Types of Automated Guided Vehicles (AGV)
There are a few common types of AGVs used across different industries for a wide range of applications.
1. Automated Guided Carts
This is the simplest form of AGVs that provide the most cost-effective automation solution. It is a controlled programmed vehicle that is used to transport materials from a selected pickup point and follow the painted stripe on the floor to move along a pre-determined path. Automated guided carts are commonly used in storage, sorting applications to reduce labor costs.
2. Unit load AGVs
Unit load AGVs are mainly used for transporting large vessels, pallets, totes, drums with custom tooling and are best for operating in huge areas where there are sufficient spaces for them to manage the task. Unit load AGVTs are equipped with decks and suitable for transferring a single unit or several unit loads at one time from/to conveyors, stands, or automated storage systems. They can greatly decrease the risk of damaging products during the transition.

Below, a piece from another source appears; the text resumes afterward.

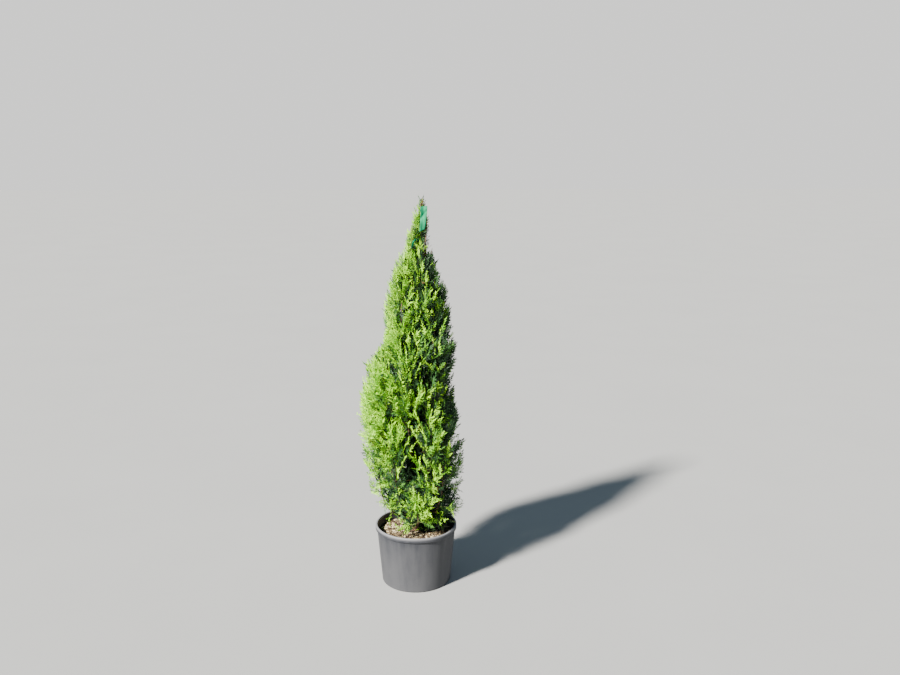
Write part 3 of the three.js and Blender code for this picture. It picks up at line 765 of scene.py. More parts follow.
plume, limb_controls, has_bough = plan_limbs(seeded_random(SEED, 2 * MASSES))
bough_share = np.where(has_bough, BOUGH_SHARE, 0.0)
limb_shares = np.linspace(0, 1, LIMB_RINGS)[None] + np.zeros((MASSES, 1))
limb_paths = on_limb(limb_controls[:, None], limb_shares)
on_bough = between(limb_shares, 0, BOUGH_SHARE)
on_stem = between(limb_shares, bough_share[:, None], 1)
bough_radii = BOUGH_RADIUS + (STEM_RADIUS - BOUGH_RADIUS) * on_bough
stem_radii = STEM_RADIUS + (TIP_RADIUS - STEM_RADIUS) * on_stem
limb_radii = np.where((limb_shares < BOUGH_SHARE) & has_bough[:, None], bough_radii, stem_radii)
foot, elbow, tip = np.moveaxis(limb_controls, 1, 0)
limb_shred = bark_relief(limb_paths, limb_radii, LIMB_SIDES, LIMB_SHRED, 31)
limb_parts = tubes(limb_paths, limb_radii, unit(np.cross(elbow - foot, tip - foot)), LIMB_SIDES, limb_shred)
bough_nodes = [f"bough_{i + 1}" for i in range(MASSES) if has_bough[i]]
bough_finish = bark_finish("young_bark", *YOUNG_BARK_COLOURS, (1, 1, 0.35))
new_piece(new_mesh("boughs_bark", *limb_parts), bough_finish, bough_nodes, True)


# The twigs.
# Thin twigs leave each stem all round and all the way up, rise steeply and carry the sprays in one upright
# plane. Their skin is red-brown and olive in long blotches. Low ones spread out over the mulch, and every
# twig ends early where the crown is open.
TWIGS = 38
TWIG_SHARE = 0.55
TWIG_RADIUS = 1.15
TWIG_RINGS = 7
TWIG_SIDES = 5
TWIG_COLOURS = ((0.12, 0.085, 0.035, 1), (0.095, 0.14, 0.032, 1))
RADIAL_SHARE = 0.8
LOWEST_PITCH = -0.9
SKIRT_PITCH = 1.65
LAST_PITCH = 1.25
TWIG_BEND = 0.12
TWIG_WAVES = 2.6
TWIG_MINGLE = 18
PAGE = np.array([[0.3, 0], [0.55, 0.2], [0.55, -0.2], [0.8, 0.16], [0.8, -0.16], [1.0, 0]])
MASS_NODES = [f"mass_{i + 1}" for i in range(MASSES)]
BATCH = 30000
CROWN_LOW = np.array(cad_low) / MILLIMETRE
CROWN_HIGH = np.array(cad_high) / MILLIMETRE + [0, 0, 10]
RIBBON_CLEARANCE = 12
TUFT_SIZE = (20, 20, 28)
LOW_CROWN = (640, 360)
OPEN_CROWN = -0.7
OPEN_LOW_CROWN = 0.46
OPEN_OVER_MULCH = 0.3
CLEARING_TOP = SOIL_TOP + 45
CLEARING_REACH = 0.62
RIBBON_LINE = trunk_axis(RIBBON_HEIGHT) + np.array([
    [2, -4, 0], [8, -17, 6], [9, -26, 20], [9, -32, 24], [9, -37, 12], [8, -40, -12], [6, -42, -36],
    [3, -44, -62], [-6, -38, -82], [-13, -35, -100], [-20, -50, -108], [-24, -56, -118], [-27, -58, -132],
])

stem_shares = bough_share[:, None] + (1 - bough_share[:, None]) * np.linspace(0, 1, 15)
stem_samples = on_limb(limb_controls[:, None], stem_shares)
bough_shares = np.linspace(0.04, BOUGH_SHARE, 11)[None] + np.zeros((has_bough.sum(), 1))
bough_samples = on_limb(limb_controls[has_bough][:, None], bough_shares).reshape(-1, 3)


def squared_distances(points, samples):
    """Squared distances from n points to m samples: the two squares less twice the product."""
    return (points**2).sum(-1)[:, None] + (samples**2).sum(-1)[None] - 2 * points @ samples.T


def in_space(points, owner, mingle):
    """Whether each point lies in the space of the mass that owns it: within the crown and the box of the
    solids, above the mulch and the rim, clear of trunk, boughs and ribbon, and no further from its own stem
    than from another, give or take the distance by which neighbours mingle."""
    shape = points.shape[:-1]
    points = points.reshape(-1, 3)
    owner = np.broadcast_to(owner, shape).reshape(-1)
    fits = np.zeros(len(points), bool)
    for first in range(0, len(points), BATCH):
        p, own = points[first:first + BATCH], owner[first:first + BATCH]
        from_trunk = axis_distance(p)
        ok = (from_trunk < crown_reach(p)) & (p[:, 2] < PLANT_TOP)
        ok &= ((p > CROWN_LOW) & (p < CROWN_HIGH)).all(1)
        outside = np.hypot(p[:, 0], p[:, 1]) > can_inside(CAN_HEIGHT) - 5
        ok &= p[:, 2] > np.where(outside, CAN_HEIGHT + 2, SOIL_TOP + 3)
        ok &= from_trunk > trunk_radius(p[:, 2]) + 1.5
        ok &= squared_distances(p, RIBBON_LINE).min(1) > RIBBON_CLEARANCE**2
        ok &= squared_distances(p, bough_samples).min(1) > (BOUGH_RADIUS + 0.5) ** 2
        near = squared_distances(p, stem_samples.reshape(-1, 3)).clip(0)
        near = near.reshape(len(p), MASSES, -1).min(2) ** 0.5
        mine = near[np.arange(len(p)), own]
        near[np.arange(len(p)), own] = np.inf
        fits[first:first + BATCH] = ok & (near.min(1) + mingle > mine)
    return fits.reshape(shape)


def raised(level, pitch):
    """Level directions raised by a pitch: its cosine along them and its sine upwards."""
    return level * np.cos(pitch) + UP * np.sin(pitch)


def longest_fit(start, along, across, full, shares, page, owner, mingle):
    """The longest of a few shares of each full length at which every point of the page, given along and
    across as shares of the length, lies in the owner's space. Gives it and whether there is one at all."""
    trial = full[..., None] * shares
    points = start[..., None, None, :] + trial[..., None, None] * (
        page[:, 0, None] * along[..., None, None, :] + page[:, 1, None] * across[..., None, None, :]
    )
    fits = in_space(points, owner, mingle).all(-1)
    return np.take_along_axis(trial, fits.argmax(-1)[..., None], -1)[..., 0], fits.any(-1)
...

3. Automated Forklift AGVs
Automated forklift AGVs are equipped with forks in order to move pallets easily. Most of the models have sensors on the forks to detect and monitor the movement of forklift AGVs.
4. Towing/Tugger AGVs
Towing or tugger AGVs are equipped with trays, motorized rollers, belts, etc that are used to pull one or more than one non-motorized vehicles with a load behind them. They are like a train and able to carry up to 160,000 pounds of loads.
Things to consider when choosing the right AGV
Before choosing the types of AGV, you have to understand your facility’s requirements. For example, a manufacturing plant with high demanding cycles and heavy products will require an AGV that can hold extreme handling, has the longest battery life and is able to operate according to the stringent processes or environment commands. Here are the few things that you should determine before choosing the right AGV for your operation:
- The load capacity that is required to be moved by AGV. Whether Is it for light or heavy application?
- The type of navigation. The choice of navigation depends on the operating environment of an AGV. Whether is it wet or has any interaction with humans?
- The level of accuracy required for the AGV’s performance. An appropriate level of accuracy can ensure that the AGV places the load without damaging it.
- The setting of safety devices. Whether to equip your AGV with safety sensors to detect the surrounding objects? Extra sound and visual features also can be added to increase the level of safety.
The invention of automation technology has changed the way we run production, warehouse, and other industrial facilities. It is important for you to understand your requirements and select the right automated guided system. The implementation of an AGV system can surely help you to improve operational efficiency and production.